March 14, 2012

A marathon runner's resolve is tested

After 10-1/2 weeks of daily running (with the exception of one day on January 14 when I resisted the temptation to do the scheduled 10K as planned, and instead recovered from an Active Release Techniques session), fatigue is a constant companion. 

He's especially present in the morning. A plunger of coffee usually scares him away for a while. The distance runner trains to resist fatigue. Not just in training itself, but also in life that happens outside workouts.

Tiredness is something an endurance athlete has to get used to, as it is part of how training works. Then again, everyone deals with fatigue—a busy job, hectic family life, a challenging study or keeping up with the party circuit all require energy and cut into the time we have, or make, available for sleeping or resting.

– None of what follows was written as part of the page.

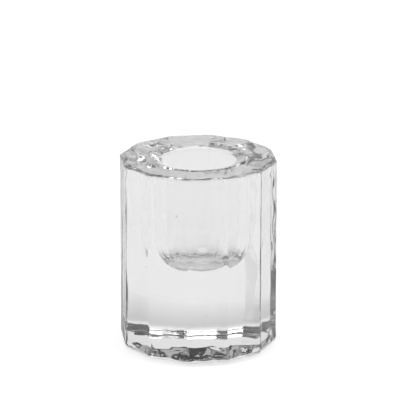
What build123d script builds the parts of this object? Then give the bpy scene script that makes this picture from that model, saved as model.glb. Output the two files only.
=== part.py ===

We often think there is one more important chore or errand to do, one more item we can strike off the to-do list, one more friend we can catch up with or one more work task we should perform. Taking the rest we need is usually at the bottom of our priority list, if it makes the list at all.

Life's short, we are not going to spend it hanging on the couch. Yet sufficient rest is what is going to get a runner through her training. Fatigue builds up over time. Typically a build-up for a marathon takes between 12 and 18 weeks. Mind you, this is not from scratch of course. 

After spending the first six weeks on building Endurance (with weekly volumes between 102K and 129.5K), I am now in the final week of a five-week period aimed at Lactate Threshold & Endurance; this week is the biggest with 140K (my biggest ever and also the biggest in my 18-week preparation for the BMO Vancouver Marathon on May 6). 

Fatigue doesn't mean exhaustion. But I am tired and that tiredness keeps progressively building, even as I get at least eight hours of sleep each night; usually it's closer to nine, or even 9-1/2 as it was last night. I will also more often than not have a catnap during the day. My legs, and overall energy, have so far bounced back. 

In other words, while I experience a sense of fatigue all the time, I am also able to complete my training sessions. The fact that I am sleeping like a log at night is also a good sign (a key clue to overtraining is trouble with sleeping). Knock wood, I have also remained healthy, staving off illness and injury which are both clear warning signs that an athlete is pushing herself too hard. 

Despite that, I am still tired and that can weaken mental resolve. If I am not careful, I can allow little things to get to me. A tiny mental voice that looks for the easy way out, the lazy option when there are small challenges that are really no big deal at all. Such as the steady stream of white stuff that has been falling from the sky since the start of the day when my schedule calls for a 24K run. 

It doesn't look like there will be a break in the weather (as there miraculously was in the previous two days during my runs), so it's time to dress accordingly and head out the door before I allow the tired me to come up with excuses good enough to stay inside. 

A marathon runner needs to pace herself well, not just in the daily workouts but also over the three or four months she takes to prepare herself for race day. No one struggles in the first month of a marathon training program (if you do, you're in trouble so choose a different program). The second month is usually not too bad either. 

But the third and fourth months of training are where we risk running out of steam, literally and figuratively, if we don't take care of ourselves with rest and recovery so we can steel ourselves for the extra challenges that are thrown our way and might loom larger than they really are.

Great day in March for a 24K run
You always need to reserve that little bit of extra mental gas in the tank so you can pick yourself up and push a reluctant body out the door for a midweek medium-long run when it snows on March 14; 52 days until race day. 


Dessie said...

it would be cool coming from aust to do a few runs in the snow but not every day ,hang in there and watch out for the little voices !!!!

Margreet Dietz said...

I would love do a few runs in Oz, I missing running in Sydney.

Those voices can be so tricky indeed, thanks Dessie!